In a rare public expression of discontent, a video obtained by CNN shows Cuban students grilling a top official about low wages and why Cubans are barred from tourist hotels and from traveling abroad.

Ricardo Alarcon, the president of Cuba’s National Assembly, was grilled about government policies.

During a meeting between Ricardo Alarcon—the president of the National Assembly—and students at the University of Computer Science, the young people voiced some of the concerns many Cubans share in private, but don’t often air publicly.

“It seems to us a revolution cannot advance without a plan,” Eliecer Avila said, standing at a microphone. “I’m sure it exists, we just want to know what it is.”

He asked about restrictions to Internet access and why workers are paid in Cuban pesos but have to buy many basic goods in another currency that is 25 times as expensive—the “convertible peso” that foreign tourists are required to use.

“That means a worker has to work two or three days to buy a toothbrush,” he said.

In the video of the recent meeting with students, Alarcon said he didn’t have the expertise to address all of the questions, but he devotes 30 minutes to responding to Avila’s queries. CNN obtained the video from students who asked to remain anonymous. Video Watch the confrontation »

While acting President Raul Castro last year publicly called on Cubans to tell officials what they think is wrong with the country, the forums that followed have been controlled in where they’ve taken place and in what issues are open for discussion.

The university video opens a rare window on public debate in Cuba, as students pressed Alarcon for answers on government policies.

When asked why there are restrictions on Cubans traveling abroad, Alarcon said: “I wish all the Cubans could go out and get to know the world outside.”

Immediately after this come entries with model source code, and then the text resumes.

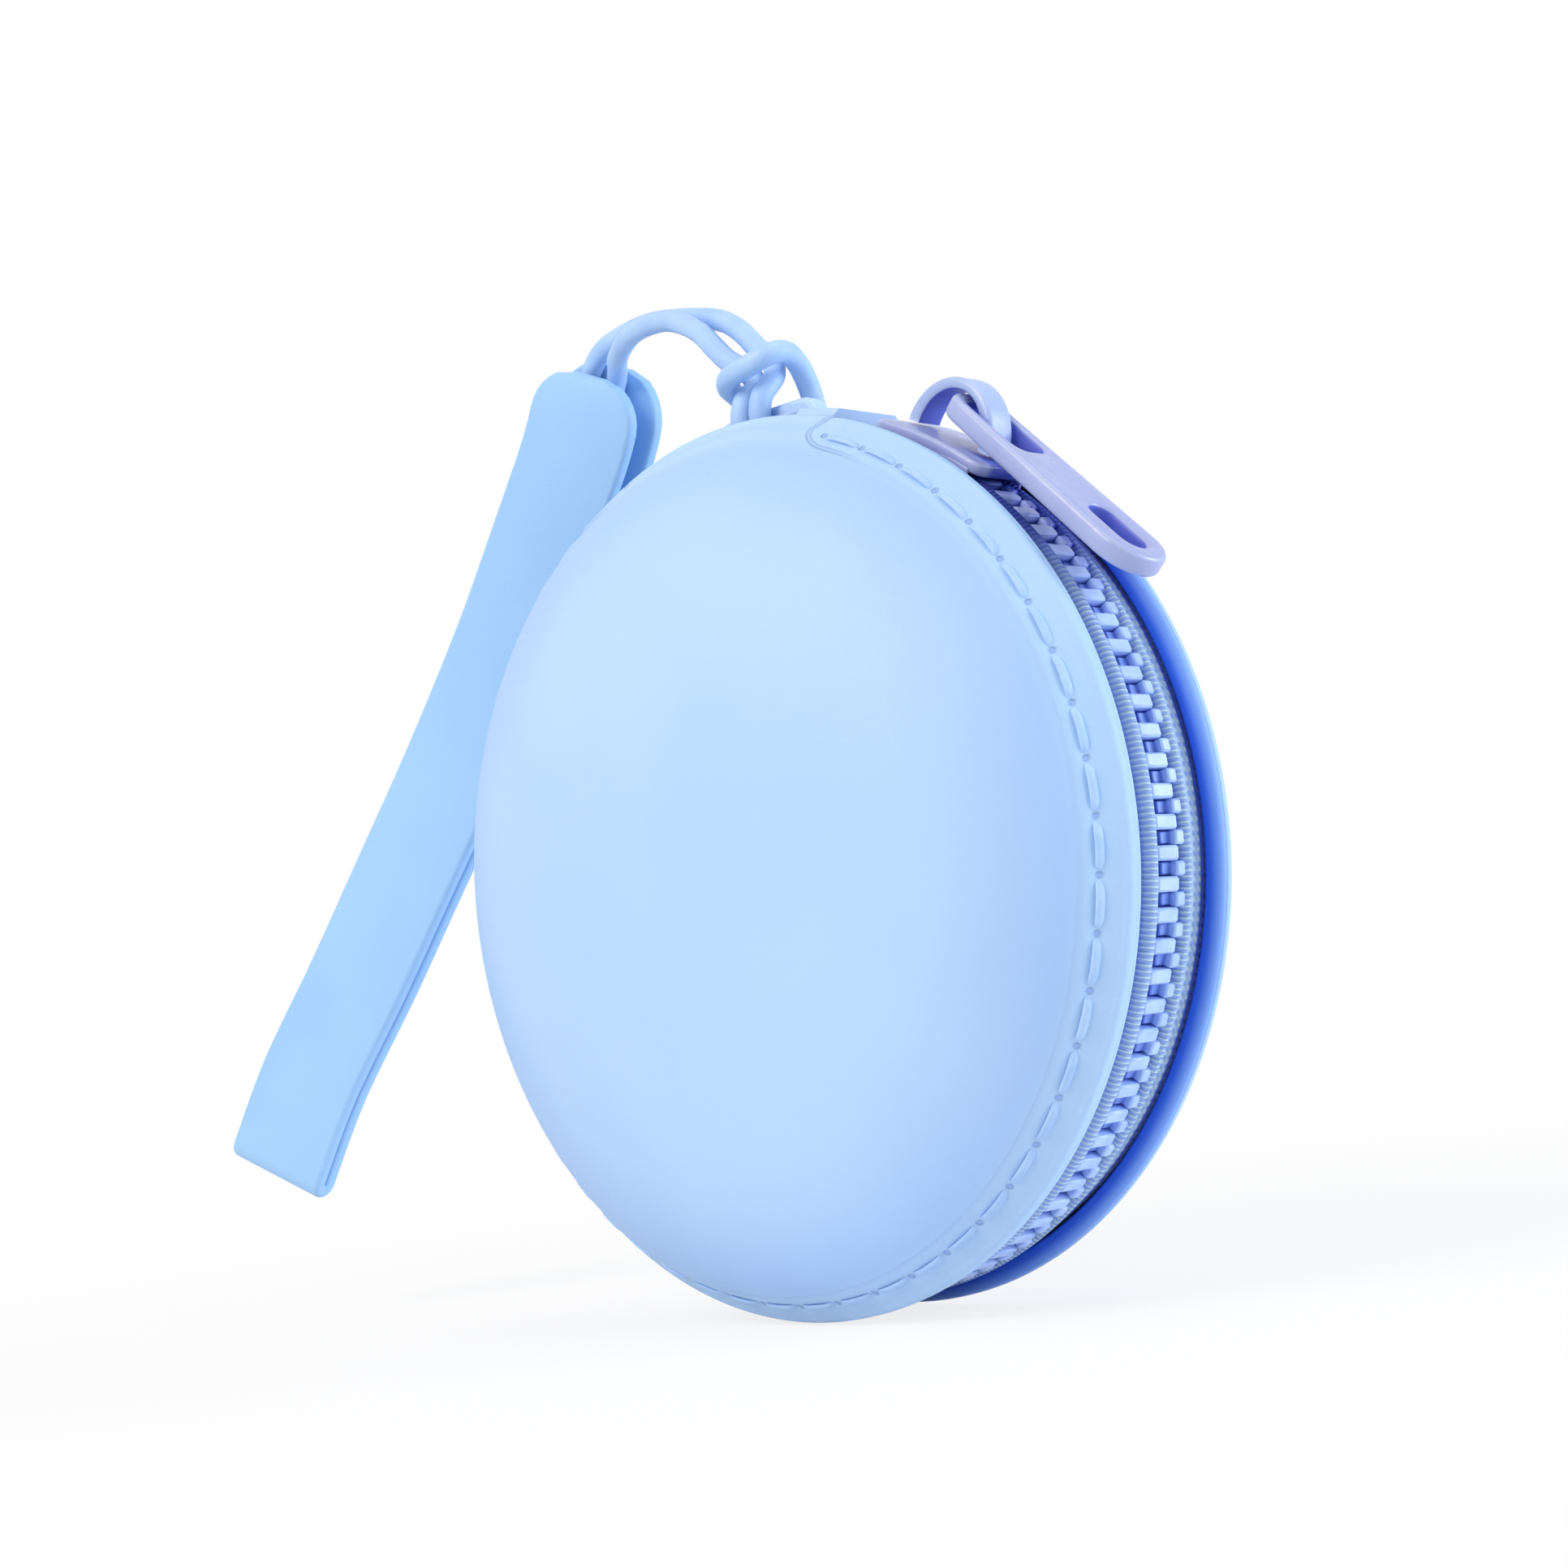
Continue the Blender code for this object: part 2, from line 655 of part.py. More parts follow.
def make_cord(parent, origin):
    route = [Vector(point) for point in cord_route]
    longest = 1.8 * cord_diameter
    counts = [2 if (route[i + 1] - route[i]).length > longest else 1 for i in range(len(route) - 1)]
    line = smooth_line(route, counts)
    curve = bpy.data.curves.new("strap_cord", "CURVE")
    curve.dimensions = "3D"
    curve.bevel_depth = cord_diameter / 2
    curve.bevel_resolution = 2
    curve.use_fill_caps = True
    spline = curve.splines.new("POLY")
    spline.points.add(len(line) - 1)
    for point, place_on_line in zip(spline.points, line):
        point.co = (*(place_on_line - origin), 1.0)
        point.radius = 1.0
    curve.materials.append(material("strap_cord", strap_blue, 0.6))
    made = bpy.data.objects.new("strap_cord", curve)
    bpy.context.collection.objects.link(made)
    made.parent = parent
    made.location = origin - Vector(parent["case_place"])
    return made


def strap_separation(distance):
    """Distance between the middles of the two layers, wide at the cord and narrow below."""
    at_cord = cord_diameter + 2 * fit_gap + strap_layer
    closed = strap_fold_gap + strap_layer
    t = min(1.0, max(0.0, (distance - 1.5 * strap_grip) / strap_open_length))
    return at_cord + (closed - at_cord) * (3 * t * t - 2 * t * t * t)


def strap_half_width(distance):
    """Half the width near a rounded end."""
    if distance >= strap_corner:
        return strap_width / 2
    rest = strap_corner - distance
    return strap_width / 2 - strap_corner + math.sqrt(max(0.0, strap_corner ** 2 - rest ** 2))


def make_strap(parent, top):
    """Ribbon of one thickness from the front layer's end, round the fold, to the back layer's end."""
    shares = [Vector(share) for share in strap_line_shares]
    line = [top + share * strap_length for share in shares]
    counts = [6] + [strap_steps // 5 + 1] * (len(line) - 2)
    middle = smooth_line(line, counts)
    distances = [0.0]
    for index in range(1, len(middle)):
        distances.append(distances[-1] + (middle[index] - middle[index - 1]).length)
    downs = []
    normals = []
    for index in range(len(middle)):
        step = (middle[min(index + 1, len(middle) - 1)] - middle[max(index - 1, 0)]).normalized()
        normal = strap_width_dir.cross(step).normalized()
        if normal.y > 0.0:
            normal = -normal
        downs.append(step)
        normals.append(normal)
    rows = []
    for index, centre in enumerate(middle):
        half = strap_half_width(distances[index])
        offset = normals[index] * strap_separation(distances[index]) / 2
        rows.append((centre + offset, normals[index], half))
    bottom = middle[-1]
    bend = strap_separation(distances[-1]) / 2
    for step in range(1, 8):
        turn = math.pi * step / 8
        aim = normals[-1] * math.cos(turn) + downs[-1] * math.sin(turn)
        rows.append((bottom + aim * bend, aim, strap_width / 2))
    for index in range(len(middle) - 1, -1, -1):
        half = strap_half_width(distances[index])
        offset = normals[index] * strap_separation(distances[index]) / 2
        rise = downs[index] * -back_layer_rise * max(0.0, 1.0 - distances[index] / strap_corner)
        rows.append((middle[index] - offset + rise, -normals[index], half))
    bm = bmesh.new()
    rings = []
    for centre, aim, half in rows:
        out = aim * strap_layer / 2
        side = strap_width_dir * half
        rings.append([bm.verts.new(centre + out - side), bm.verts.new(centre + out + side),
                      bm.verts.new(centre - out + side), bm.verts.new(centre - out - side)])
    for near, far in zip(rings, rings[1:]):
        for corner in range(4):
            following = (corner + 1) % 4
            bm.faces.new((near[corner], near[following], far[following], far[corner]))
    bm.faces.new(rings[0][::-1])
    bm.faces.new(rings[-1])
    made = place(bm, "wrist_strap", strap_blue, 0.55, origin=top, parent=parent)
    add_bevel(made, strap_edge, 1, 50.0)
    return made


# The part

case_centre = Vector((0.0, 0.0, 0.0))
front_hinge = hinge_empty("front_half_hinge", hinge_centre)
slider_axis = hinge_empty("slider_axis", case_centre)
puller_pivot = polar(pivot_radius, slider_deg, 0.0)
puller_axis = hinge_empty("puller_axis", puller_pivot, slider_axis)
cord_pivot = Vector((0.0, 0.0, (lug_hole_top_z + lug_top_z) / 2))
cord_axis = hinge_empty("cord_axis", cord_pivot)
cord_ends = (Vector(cord_route[0]) + Vector(cord_route[-1])) / 2
strap_up = Vector(strap_line_shares[0]) - Vector(strap_line_shares[1])
strap_top = cord_ends + strap_up.normalized() * strap_grip
strap_axis = hinge_empty("strap_axis", cord_ends, cord_axis)

make_shell("back_shell", 1, body_blue)
make_thread("stitching_back", 1)
make_web()
make_lug()
make_tab("zip_end_tab_start", 90.0 - tab_outer_deg)
make_tab("zip_end_tab_end", 90.0 + tab_inner_deg)
make_tape("zip_tape_back", 1)
make_teeth("teeth_back", 1, 0.0)
make_stop("top_stop_back", top_stop_start, bead_inner_y - fit_gap, bead_outer_y)
make_stop("bottom_stop", bottom_stop_start, -bead_outer_y, bead_outer_y)

make_shell("front_shell", -1, body_blue, front_hinge)
make_thread("stitching_front", -1, front_hinge)
make_tape("zip_tape_front", -1, front_hinge)
make_teeth("teeth_front", -1, 0.5, front_hinge)
make_stop("top_stop_front", top_stop_start, -bead_outer_y, fit_gap - bead_inner_y, front_hinge)

make_slider(slider_axis)
make_crown(slider_axis)
make_puller(puller_pivot, puller_axis)

make_cord(cord_axis, cord_pivot)
make_strap(strap_axis, strap_top)

bpy.context.view_layer.update()
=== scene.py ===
# %% [markdown]
# A round zipped coin holder with a wrist strap
#
# The object is two shallow silicone domes that meet at a zip, a slider with a flat puller, a loop of
# thin cord hitched to a small lug, and a silicone strap that hangs from the cord. The solids and the
# joints were made earlier. This lesson dresses them: it makes each visible piece again with finer
# edges, gives it a finish, and sets up light and camera.
#
# All lengths are in metres. The case is round about the Y axis, its front faces -Y, and an angle on
# the ring is counted from +X towards +Z: seen from the front, from the right side up to the top.

# %% Load the solids
import math

import bmesh
import bpy
from mathutils import Matrix, Vector


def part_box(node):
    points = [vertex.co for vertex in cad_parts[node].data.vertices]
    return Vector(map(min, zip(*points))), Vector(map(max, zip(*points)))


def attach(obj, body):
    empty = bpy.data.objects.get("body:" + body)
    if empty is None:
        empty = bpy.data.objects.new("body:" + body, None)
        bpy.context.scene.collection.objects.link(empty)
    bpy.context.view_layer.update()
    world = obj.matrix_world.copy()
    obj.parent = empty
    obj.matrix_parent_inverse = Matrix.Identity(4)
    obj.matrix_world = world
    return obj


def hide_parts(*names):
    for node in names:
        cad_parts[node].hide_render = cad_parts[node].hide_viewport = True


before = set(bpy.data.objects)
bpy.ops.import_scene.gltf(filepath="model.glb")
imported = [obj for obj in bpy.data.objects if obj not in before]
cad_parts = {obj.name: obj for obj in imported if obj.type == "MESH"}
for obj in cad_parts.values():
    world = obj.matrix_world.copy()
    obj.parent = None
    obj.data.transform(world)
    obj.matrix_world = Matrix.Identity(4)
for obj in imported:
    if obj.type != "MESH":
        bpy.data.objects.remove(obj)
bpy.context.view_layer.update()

# %% [markdown]
# The camera comes first, because every later choice of detail depends on what it sees. It stands
# 45 degrees to the right of the front, a little below the middle, and looks slightly up. A camera's
# place can be set by angles, but a turn in all three directions is clearer as three unit vectors:
# what is right, what is up, and what points back at the viewer. A small vertical shift keeps the
# object where the photograph has it without tilting the view.

# %% Camera
def add_object(name, data):
    made = bpy.data.objects.new(name, data)
    bpy.context.scene.collection.objects.link(made)
    return made


camera_place = Vector((0.17535, -0.18306, -0.05705))
camera_right = Vector((0.7028, 0.7034, -0.1065)).normalized()
camera_back = Vector((0.7014, -0.7101, -0.0618)).normalized()
camera_up = camera_back.cross(camera_right).normalized()
camera_right = camera_up.cross(camera_back)

camera_data = bpy.data.cameras.new("photo_camera")
camera_data.sensor_width = 36.0
camera_data.lens = 60.69
camera_data.shift_x = 0.0019
camera_data.shift_y = 0.0548
camera_data.clip_start = 0.01
camera_data.clip_end = 20.0
camera = add_object("photo_camera", camera_data)
camera.matrix_world = Matrix([(camera_right[axis], camera_up[axis], camera_back[axis], camera_place[axis])
                              for axis in range(3)] + [(0.0, 0.0, 0.0, 1.0)])
bpy.context.scene.camera = camera
print("camera stands", round(camera_place.length, 3), "m from the lug")

# %% [markdown]
# The ring of the case has its own centre, 41.6 mm below the lug that the whole part is measured
# from. Working in ring coordinates keeps the numbers simple, so two small helpers carry a point from
# the ring to the part: `polar` for a point at an angle, and `to_part` for the shift.

# %% Ring coordinates
ring_drop = 0.0416
to_part = Vector((0.0, 0.0, -ring_drop))


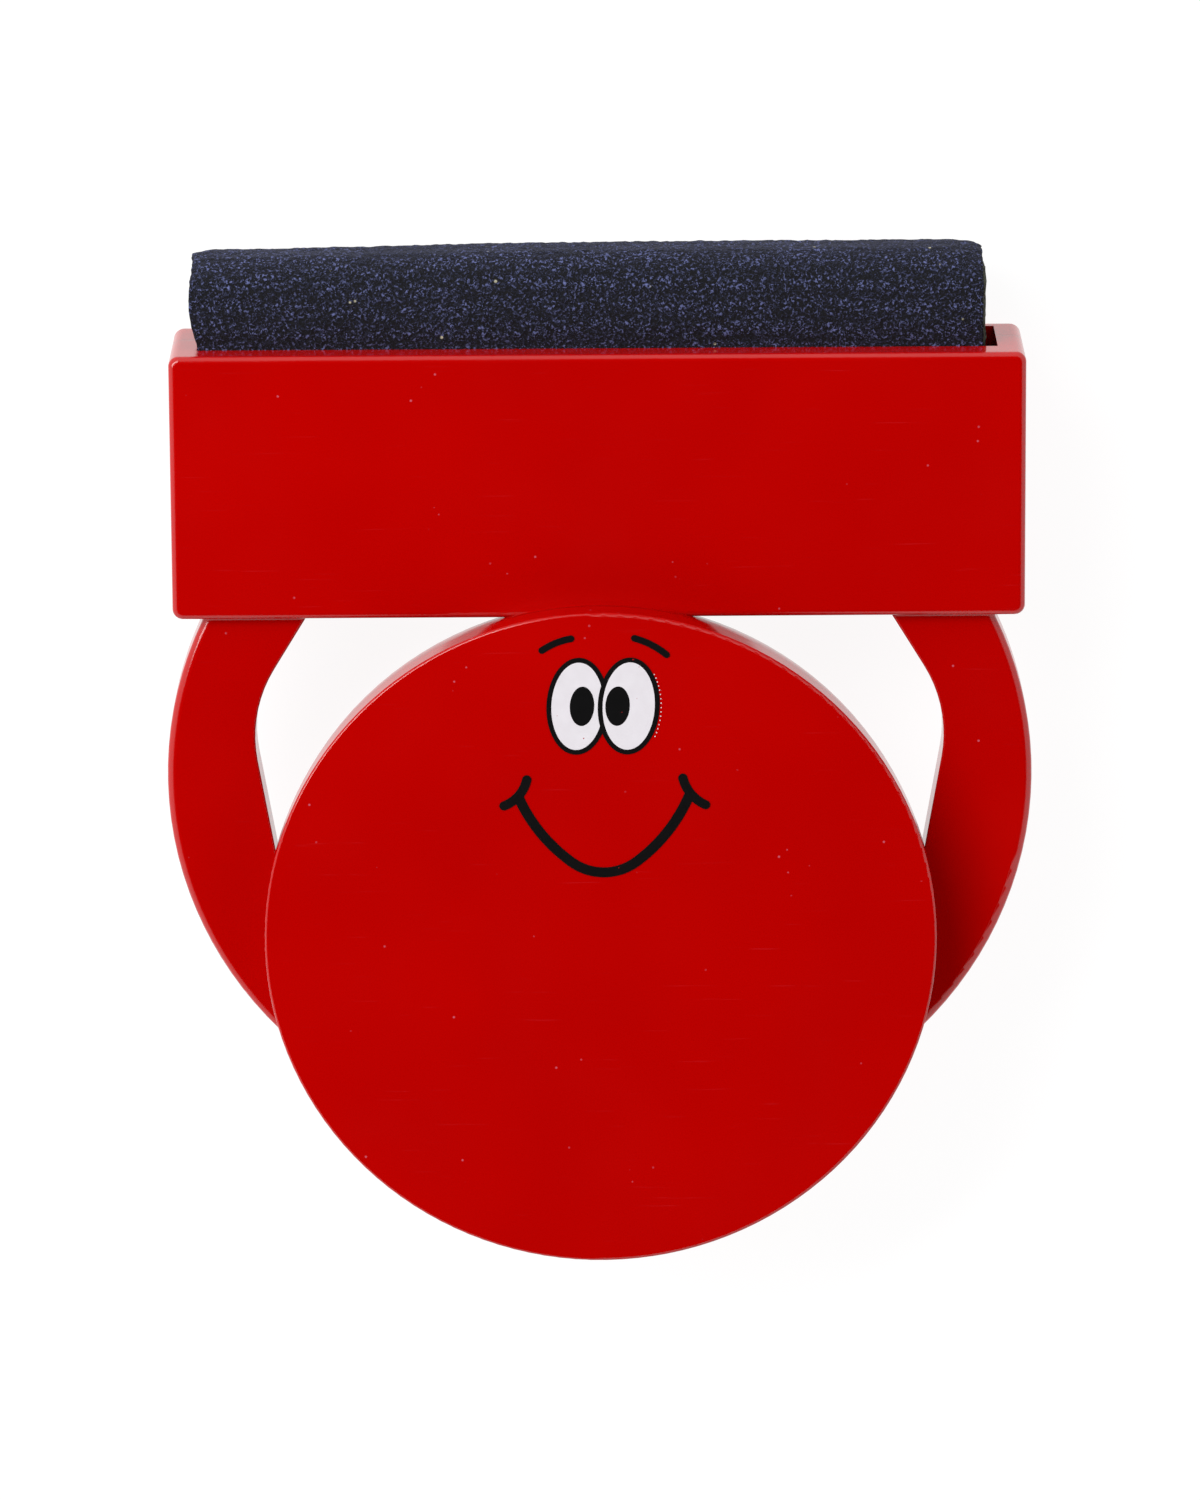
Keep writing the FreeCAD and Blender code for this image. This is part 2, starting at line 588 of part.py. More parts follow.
# Each line of the drawing is an arc or a curve through points given from the face's own
# centre line and the disc's middle.
BROWS = [
    [(-7.12, 35.2), (-5.8, 35.95), (-3.7, 36.6)],
    [(3.7, 36.6), (5.7, 35.8), (7.45, 34.6)],
]
CHEEK_MARKS = [
    [(-9.0, 19.6), (-9.9, 17.75), (-11.7, 16.45)],
    [(9.3, 19.7), (10.15, 17.9), (11.95, 16.45)],
]


def ellipse_film(name, along_x, half_width, half_height):
    """An elliptical film of ink that stands upright and leans with the eyes."""
    rim = document.addObject("Part::Ellipse", f"{name}_rim")
    bind(rim, "MajorRadius", half_height)
    bind(rim, "MinorRadius", half_width)
    bind(rim, "Placement.Base.x", along_x)
    bind(rim, "Placement.Base.y", "eye_y")
    bind(rim, "Placement.Base.z", FACE)
    rim.Placement.Rotation = FreeCAD.Rotation(FreeCAD.Vector(0, 0, 1), 90)
    bind(rim, "Placement.Rotation.Angle", "90 - eye_tilt")
    return film(name, rim)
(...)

“I think it would be the end of the ideological battle in this country. When the people see how things really are, what’s real, how other people live,” he said.

Asked why Cubans aren’t allowed to enter the island’s tourist hotels freely, Alarcon told students about his times in New York, as Cuba’s ambassador to the United Nations.

“How many times did they kick us out of a store?” he asked. “Because by the Latino accent and the color of our hair they realized we weren’t Anglo-Saxons and shouldn’t be in the store?”

Another video obtained by CNN shows a recent meeting held to explain a new tax on Cubans working for foreign companies.

The unpopular proposal drew open jeers and mocking laughter, something officials here aren’t used to. While the questions and complaints on the video are nothing new, it is unusual to hear them voiced so openly.

The unusually aggressive questions come ahead of what could be a decisive meeting of Cuba’s National Assembly on February 24. Recently elected deputies will meet for the first time to select the new Council of State and its president—a position held by Fidel Castro for decades.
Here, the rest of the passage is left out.